The positives feed back
unemployment is affecting the service industry and not damaging the industry.
May be non farm payroll should be ploted togather with industrial payrol
Causation and causalities may introduce an other chart
The indebtness
Private public credit over GDP throughout the same period.
The graphs you didn’t include above are really striking: the global trade collapse, the spiking unemployment, non-farm payroll. The ISM graph is in line with all the other predictive measures, which say the future looks really sucky.
The graphs are really cool and I love the additional context of best-worst dotted lines.
The quickness of the downturn is directly a function of information processing that allows business to respond more quickly and efficiently. No one should be surprised at this.
the global trade collapse is striking and it should be really striking once we get solid q1 09 data.
Brad,
While it’s certainly true that the monetary and fiscal response has been much more dramatic, there are some signs that some of this may be counterproductive.
China is spending a lot supporting manufacturing, exports, shipbuilding, commodities and even industrial investment at a time of severe over-capacity.
And much of the spending here seems to be to encourage already heavily indebted consumers to borrow more than they would otherwise.
What happens if after 2 years of this, the fiscal and monetary policies have prevented a much more pronounced collapse, but the American consumer’s debt-to-income has risen and excess industrial capacity around the world has likewise increased? A second dip then would be REALLY bad…
Yes the second diiip would be bad but the new gamming committee will vote the credit events as no events (according to FX needs), toxic assets as healthy and stable (according to brand new models), AIG will get replaced by combination of FDIC & GF and the new secretary was just prevented from blocking the Fed custody holdings` (planned) transfer to his account. Just in case.
Any idea that bank liquidation may be possible?
http://cop.senate.gov/reports/library/report-040709-cop.cfm
Bob_in_MA: China is spending a lot supporting manufacturing, exports, shipbuilding, commodities and even industrial investment at a time of severe over-capacity.

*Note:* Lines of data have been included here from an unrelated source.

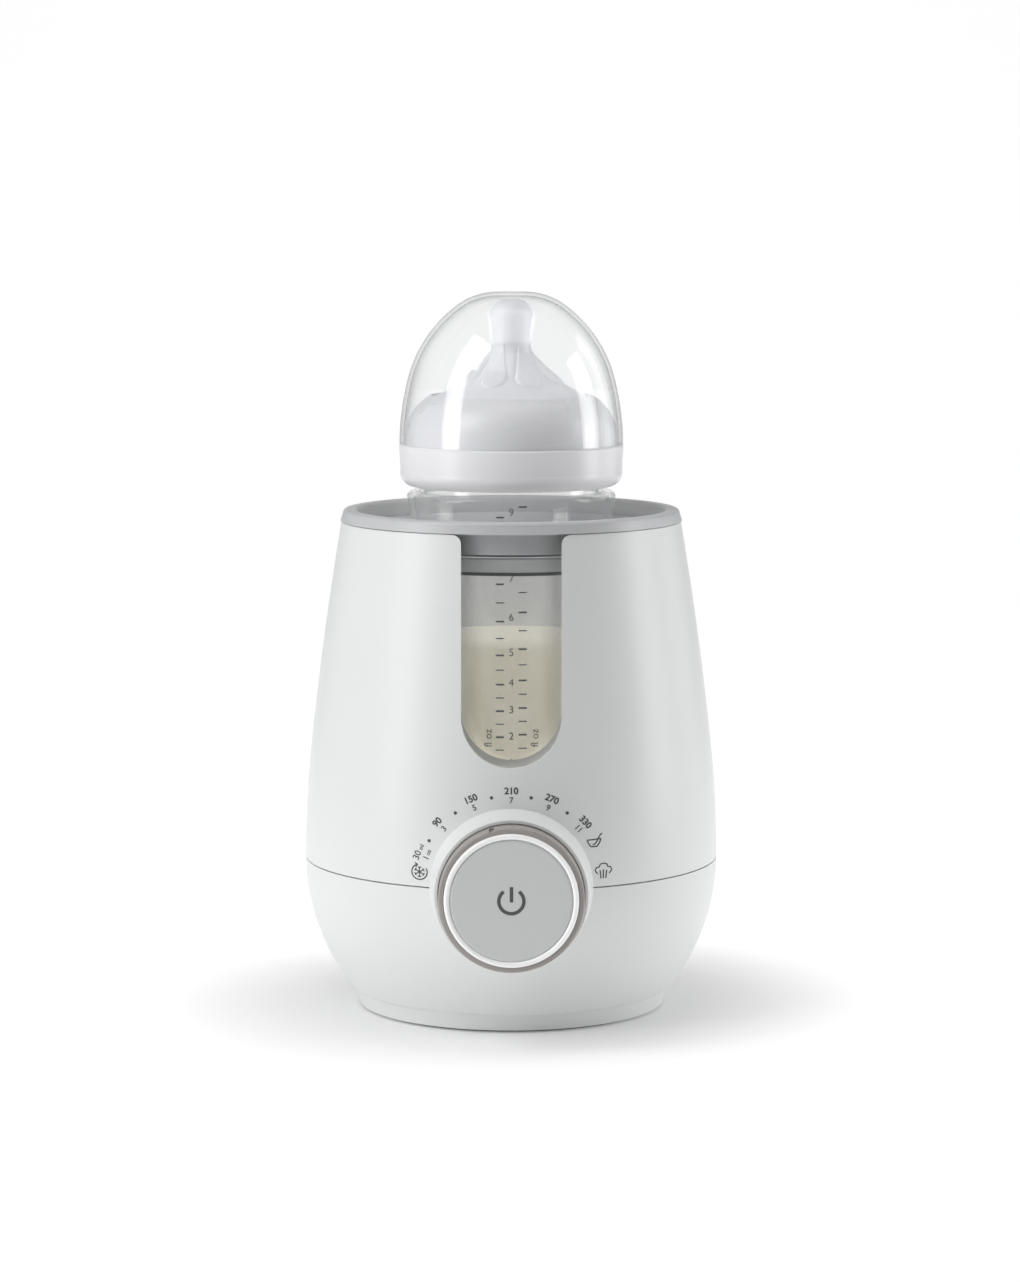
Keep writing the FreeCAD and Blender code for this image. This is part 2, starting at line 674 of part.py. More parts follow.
# ---- heater under the well

def heater():
    """Plate, seal, ring element with its pins, thermostat, fuse and the clamp that holds them up."""
    raised = s.drain_radius - s.gap * 2
    keep(turned("heater_plate", [
        (0, heater_underside), (heater_radius, heater_underside), (heater_radius, heater_top),
        (raised, heater_top), (raised, s.well_floor - s.heater_step), (0, s.well_floor - s.heater_step)]))
    seal_in = s.drain_radius + s.gap
    keep(turned("plate_seal", [(seal_in, heater_top), (seal_in + s.seal_width, heater_top),
                               (seal_in + s.seal_width, floor_underside), (seal_in, floor_underside)]))
    centre = heater_underside - s.element_radius
    loop = primitive("Torus", "element_loop", (0, 0, centre), Radius1=s.element_ring,
                     Radius2=s.element_radius, Angle3=s.element_sweep)
    turn = 90 + (360 - s.element_sweep.number) / 2
    loop.Placement = FreeCAD.Placement(Vector(0, 0, centre.number), FreeCAD.Rotation(Vector(0, 0, 1), turn))
    bind(loop, "Placement.Base.z", centre)
    ends = element_ends()
    pins = [primitive("Cylinder", f"element_pin_{side}", (x, y, centre - s.pin_length),
                      Radius=s.pin_radius, Height=s.pin_length) for side, (x, y) in enumerate(ends)]
    keep(fused("heating_element", [loop, *pins]))
    can = heater_underside - s.thermostat_height
    keep(turned("thermostat", [
        (0, can), (s.thermostat_radius - 1, can), (s.thermostat_radius, can + 1),
        (s.thermostat_radius, heater_underside), (0, heater_underside)]))
    lead = s.fuse_radius / 3
    fuse = turned("thermal_fuse", [
        (0, 0), (lead, 0), (lead, s.fuse_length * 0.2), (s.fuse_radius, s.fuse_length * 0.25),
        (s.fuse_radius, s.fuse_length * 0.8), (lead, s.fuse_length * 0.85), (lead, s.fuse_length),
        (0, s.fuse_length)])
    fuse.Placement = FreeCAD.Placement(Vector(), FreeCAD.Rotation(Vector(0, 1, 0), 90))
    bind(fuse, "Placement.Base.x", -s.fuse_length / 2)
    bind(fuse, "Placement.Base.y", -(s.thermostat_radius + s.fuse_radius + 1))
    bind(fuse, "Placement.Base.z", heater_underside - s.fuse_radius - s.slip)
    keep(fuse)
    wall = heater_radius - s.gap
    clamp = turned("heater_clamp", [
        (wall - s.clamp_wall - 3, clamp_height), (clamp_post_ring + s.head_radius, clamp_height),
        (clamp_post_ring + s.head_radius, clamp_height + s.clamp_wall - s.slip),
        (wall, clamp_height + s.clamp_wall - s.slip), (wall, heater_underside),
        (wall - s.clamp_wall, heater_underside), (wall - s.clamp_wall, clamp_height + s.clamp_wall - s.slip),
        (wall - s.clamp_wall - 3, clamp_height + s.clamp_wall - s.slip)])
    hole = pocket(clamp, "ScrewHole", "XY_Plane", clamp_height + s.clamp_wall * 2, None,
                  circle(0, clamp_post_ring, s.screw_radius + s.slip))
    around(clamp, hole, s.clamp_screws)
    keep(clamp)


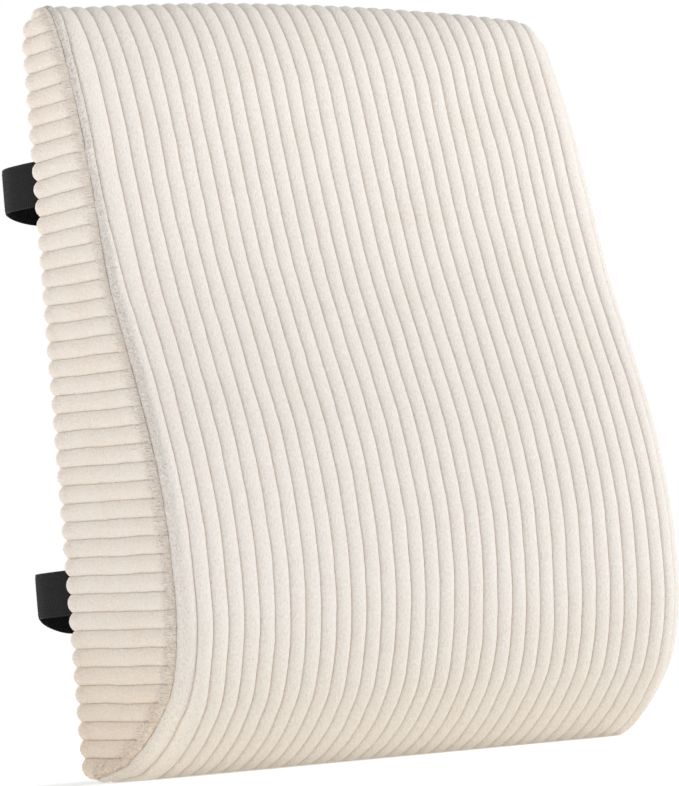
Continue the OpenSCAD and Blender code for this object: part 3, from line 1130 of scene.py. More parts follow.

It really isn’t. The stimulus is being directed at railroads, middle/low income housing, and health and education. There is excessive overcapacity at somethings. Wild undercapacity at others.
Bob_in_MA: What happens if after 2 years of this, the fiscal and monetary policies have prevented a much more pronounced collapse, but the American consumer’s debt-to-income has risen and excess industrial capacity around the world has likewise increased?
If you have unused industrial capacity then just print money to wipe out debt, which is more or less what the Fed is doing right now.
without a doubt, latent issues amongst non-financials will boom like fungi after a rainstorm.
will the massive shoving of federal umbrellas n raincoats unto the financial markets alleviate the woes of the masses?
will the credit flow smoothly from the federal coffers to that of the end consumer? US GDP has a big (60%?) component based on domestic consumption.
will confidence, or expectations (economist speak), a difficult to measure and equally difficult to control factor be restored?
without a doubt umployment and layoffs will creep higher..we are already past the peaks since 1984..if this time is worse than before..logically breaking higher should be an issue of time.
somehow, i feel money has become a nominal thing. whats important now is expecations, a rare commodity in current times.
It’s quite likely there will be a double dip, because none of the underlying issues have been resolved. Once the various stimulus programs fade, that will be more clear.
The yuan swaps are more a form of investment than a new international currency. It’s protecting their export sector while also finding somewhere else to put their money.